The easing in is still going on. There are no speeches this time around. There were no public greetings when she and her husband, who had flown in from Chicago, met for the first time in her grandmother's simple white frame farmhouse. President Carter has his Miss Lillian and Sen. Kennedy his mother Rose; Joan Kennedy has 81-year-old Andasia Bennett.

Mrs. Bennett led everyone in prayer before they sat down to a barbecue of ribs and pecan pie under oaks dripping with Spanish moss, then generally took charge, marshalling her granddaughter, the senator, the press and a platoon of Secret Service around the farm.

Joan Kennedy wore gray slacks, red turtleneck and a checkered derby hat and often held her grandmother's hand. She and the senator toured the farm in an obvious display of togetherness for the truckloads of reporters and cameramen who trailed the couple as they raced around the farm.

Joan Kennedy said she had been coming to the farm "since I was a baby. We used to play with the chickens." She was then asked how you play with a chicken. "You squeeze them until you drop an egg," she replied, adding that her grandfather used to pay 10 cents per dropped egg.

That was the tone of the afternoon as the senator and Mrs. Kennedy looked raptly at bales of hay and conveyors and asked how much the machinery cost and how much the hay sold for -- all the while as the photographers took pictures.

Joan Kennedy's grandmother had invited a few local guests to the family barbecue and most seemed to take a visit from Sen. Kennedy in stride Luther Honey, a car dealer who brought over some vans for the press, was asked why the sheriff and a half dozen of his staff would be there and he said. "Oh there ain't nothing else to do and they're getting a day's pay and a free lunch. What else could a sheriff want?" As he looked across at the senator and Mrs. Kennedy he said that their separation "is okay with modern people but that has got to hurt him to an extent with other people."

Later, on the plane headed for Miami, Joan Kennedy switched into a red two-piece dress and black high heels for a fund-raising dinner, then came back to chat with members of the press. She seemed nervous but determined to stick it out and chatted about her studies and family animatedly as her freckle-faced 12-year-old son Patrick raced through the plane. The reporters did not press her for an interview; in a show of respect in a way, they steered from asking her any serious questions about her life.

Joan Kennedy said, "When I saw him on this trip I though 'Oh, you again,'" explaining that as a mother she was worried that he was missing too much school. But "His teacher said this was more of an education," she said.

Asked what her children thought of the campaign, she said, "Well, they liked my press conference." She was referring to last week's session with four reporters in Boston. "It was good -- for starters," she said with a grin.

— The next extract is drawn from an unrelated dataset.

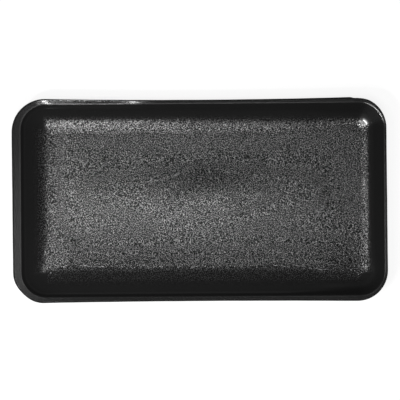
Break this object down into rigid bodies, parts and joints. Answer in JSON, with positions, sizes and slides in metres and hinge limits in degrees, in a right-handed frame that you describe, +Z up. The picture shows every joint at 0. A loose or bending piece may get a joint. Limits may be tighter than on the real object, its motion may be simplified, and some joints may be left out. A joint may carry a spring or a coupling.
{
  "type": "foam meat tray",
  "caption": "Shallow rectangular black foam tray with sloping walls, rounded corners and a narrow trimmed lip, for packing meat.",
  "frame": {"origin": "centre of the cut outline's box, on the surface that the tray stands on", "axes": "+X along the tray's length towards its narrower lip, +Y across it, +Z up out of the pan"},
  "size_m": [0.273, 0.1484, 0.0165],
  "materials": {
    "foam": "black extruded polystyrene foam with a satin, finely crinkled skin and a rougher cut edge"
  },
  "bodies": {
    "root": {"tray": "foam"}
  },
  "joints": []
}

Politics leaves her little privacy -- at least from the public who seem to have endless opinions about the private lives of the Kennedys. One woman in Chicago listening to her husband's speech the day before said that Joan Kennedy getting into the campaign is "just show biz, honey. It's all an act." That sort of absolute certainty comes from many women in the audiences these days.

In the Miami crowd listening as Kennedy railed against the president's inflation policies at a clothing convention, one observer said. "She's a lovely lady -- but I wouldn't want her job for all the tea in China." Still another said that her problems were "very sad but I think it's interesting that she's standing beside him."

for now, at least that outside world of comment and criticism seems not to faze Joan Kennedy. The smile was broad and genuine as she received a standing ovation from the 900 salesmen and saleswomen in the crowd, then moved on into the evening, watching her husband as he shook hundreds of hands, then pushed with him up to the platform for yet another speech before yet another crowd.